And... back to my story

As it turns out, it is definitely possible to be crafty and not be sitting.  One can do a lot at a standing desk, and I've revisited the concept of walking around the house while I'm knitting - no problem - which extends to pacing while watching a movie.

But what about handspinning?

Well, thanks to my new friends at Ravelry's Completely Twisted and Arbitrary spinning group, I can tell you that very small electric wheels you can use standing up are things that exist.  For example, one might choose the Hansen miniSpinner, or the Ashford e-spinner.  They're priced in the ballpark of a traditional wheel, but they are compact, and they take up way less space than a treadmill for a walking desk, so: birthday wishlist?

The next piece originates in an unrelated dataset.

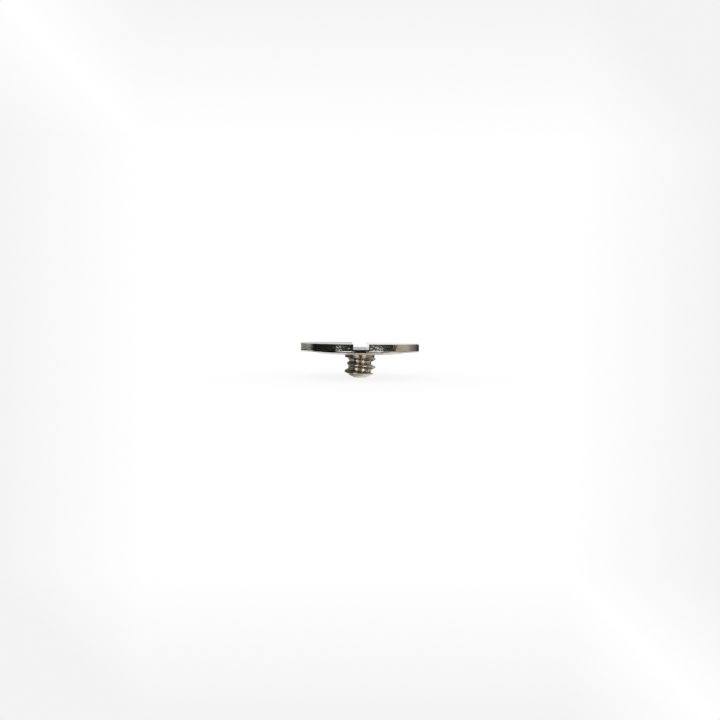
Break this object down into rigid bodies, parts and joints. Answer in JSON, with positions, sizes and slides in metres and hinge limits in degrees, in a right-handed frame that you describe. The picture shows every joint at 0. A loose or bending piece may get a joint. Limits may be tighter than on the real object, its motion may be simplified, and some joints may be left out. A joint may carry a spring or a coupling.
{
  "type": "watch movement screw",
  "caption": "Watch movement screw with a wide thin slotted head, a raised seat, a plain neck and a short left-hand thread with a chamfered end.",
  "frame": {"origin": "centre of the seat's flat ring under the head, on the screw's axis", "axes": "+Z along the screw's axis towards the head, +Y along the screwdriver slot"},
  "size_m": [0.0038, 0.0036, 0.001],
  "materials": {
    "polished_steel": "hardened steel, mirror polished",
    "turned_steel": "hardened steel, fine turned rings",
    "threaded_steel": "hardened steel, cut thread with tool marks, slightly straw coloured"
  },
  "bodies": {
    "root": {"slotted_head": "polished_steel", "bearing_shoulder": "turned_steel", "threaded_shank": "threaded_steel"}
  },
  "joints": []
}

Of course if you have the room, you can even use these things while walking.


(just: wow.  new hero up there.)

And I think that's quite enough about turning creativity into fitness for this week, don't you?  Tomorrow I will tell you about that cottage run and the knitting that resulted from it.  Yay, knitting!

Friday, June 21, 2013

A roomful of knitters (and pretty new yarn!)

At this year's Knitter's Frolic, Trish bought me a raffle ticket and it won.  This resulted in a (brief) period of Moral Dilemma time until I told Trish, who immediately absolved me from guilt, bless her. All that was left was for the two of us to show up at a Downtown Knit Collective meeting to pick it up.  Ha! like that's a hardship - we'd go more, if we had more time.

Here is the raffle prize:


Isn't it gorgeous?  It's a giant skein of Fleece Artist Tosca, mostly wool but with a bit of nylon to bind the boucle.  As I was walking toward the table of raffle loot I saw it and thought Ohhhhh, I hope that's for me.  And now that I have it I hope I am not imagining that I have 9mm knitting needles in my stash because this stuff is mega bulky.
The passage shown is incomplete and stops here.